Only it wasn't so simple as that. The band that road-tripped down to Nashville for 2007's rollicking Myth Takes had splintered: Percussionist John Pugh broke off to form Free Blood, bassist/tape manipulator Justin Vandervolgen left to pursue his own dance productions, and mid-recording, Tyler Pope was recruited by that other extant NYC disco-punk band, LCD Soundsystem. But the biggest loss came when drummer Jerry Fuchs died after falling down an elevator shaft last year in a freak accident. It's a tragedy that still haunts the band and the music community at large. "Ultimately, there's no lesson learned that can replace that loss," Offer says. "But if anything, the album is about a release from darkness."

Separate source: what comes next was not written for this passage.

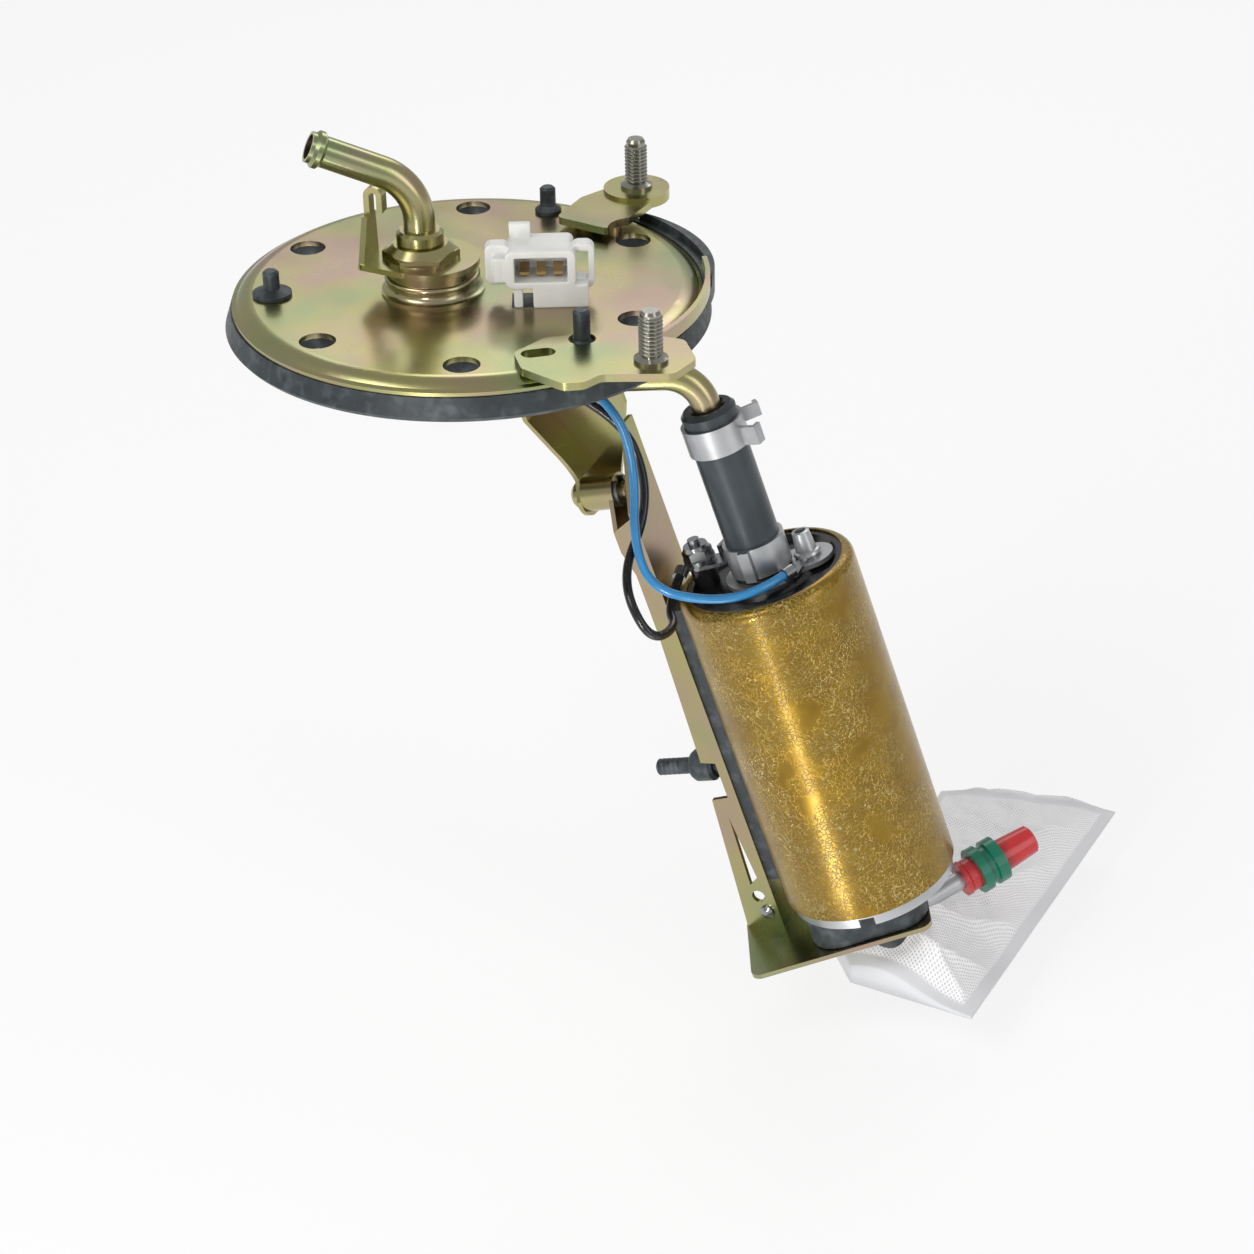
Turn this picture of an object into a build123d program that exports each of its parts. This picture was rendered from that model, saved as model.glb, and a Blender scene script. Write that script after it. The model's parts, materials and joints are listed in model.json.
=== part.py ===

Informed by two gray, chilly months in Germany, the results are the band's darkest grooves to date (which is saying something after releasing two dance albums in the dour Bush-Cheney era). The honeyed coos of first single "AM/FM" belie "Nothing in the rearview mirror/Except a trunk full of regrets." Inside the dubbed-out caverns of "The Most Certain Sure," Offer's voice ricochets about "something in the shadows [that] still makes me shudder." Release comes in the furious finale of "The Hammer," an ever-ratcheting track built from a single phrase from Offer and Fuchs's massive drumming, a fitting ode to the man that offers a bit of closure as well.

After a decade together, with their mid-aughts dance-punk brethren vanished for the most part, !!! carry on. "Dance music is never going to go away," Offer says of his band's future. "I don't know what else we could do. But it's always going to be a good idea to dance."